*WRITTEN TASK*: Filter the records below down to lines containing "pose".

*PROVIDED MATERIAL*:
···
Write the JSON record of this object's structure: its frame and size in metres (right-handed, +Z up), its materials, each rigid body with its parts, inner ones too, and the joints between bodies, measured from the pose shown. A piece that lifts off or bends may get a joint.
···
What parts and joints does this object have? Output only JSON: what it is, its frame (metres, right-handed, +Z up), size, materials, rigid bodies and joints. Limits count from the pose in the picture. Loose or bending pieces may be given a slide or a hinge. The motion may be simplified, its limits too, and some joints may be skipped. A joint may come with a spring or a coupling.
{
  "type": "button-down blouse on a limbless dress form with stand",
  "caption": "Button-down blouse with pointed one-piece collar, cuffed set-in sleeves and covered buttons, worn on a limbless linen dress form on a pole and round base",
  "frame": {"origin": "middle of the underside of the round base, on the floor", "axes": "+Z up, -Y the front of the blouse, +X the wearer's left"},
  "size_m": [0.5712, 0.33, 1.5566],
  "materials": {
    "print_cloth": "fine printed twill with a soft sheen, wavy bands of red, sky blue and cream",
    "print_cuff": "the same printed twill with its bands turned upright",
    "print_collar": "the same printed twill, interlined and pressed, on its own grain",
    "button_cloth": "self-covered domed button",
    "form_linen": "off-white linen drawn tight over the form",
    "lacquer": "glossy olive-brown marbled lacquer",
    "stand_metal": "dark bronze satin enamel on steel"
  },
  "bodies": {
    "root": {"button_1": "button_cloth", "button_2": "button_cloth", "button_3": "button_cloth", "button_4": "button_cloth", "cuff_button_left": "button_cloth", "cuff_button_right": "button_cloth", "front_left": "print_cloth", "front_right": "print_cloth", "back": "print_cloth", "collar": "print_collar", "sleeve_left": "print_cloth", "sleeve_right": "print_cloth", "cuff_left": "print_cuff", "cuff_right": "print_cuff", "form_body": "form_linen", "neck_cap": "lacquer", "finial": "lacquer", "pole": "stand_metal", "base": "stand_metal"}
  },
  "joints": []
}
···
*WORKED SOLUTION*:
Write the JSON record of this object's structure: its frame and size in metres (right-handed, +Z up), its materials, each rigid body with its parts, inner ones too, and the joints between bodies, measured from the pose shown. A piece that lifts off or bends may get a joint.
What parts and joints does this object have? Output only JSON: what it is, its frame (metres, right-handed, +Z up), size, materials, rigid bodies and joints. Limits count from the pose in the picture. Loose or bending pieces may be given a slide or a hinge. The motion may be simplified, its limits too, and some joints may be skipped. A joint may come with a spring or a coupling.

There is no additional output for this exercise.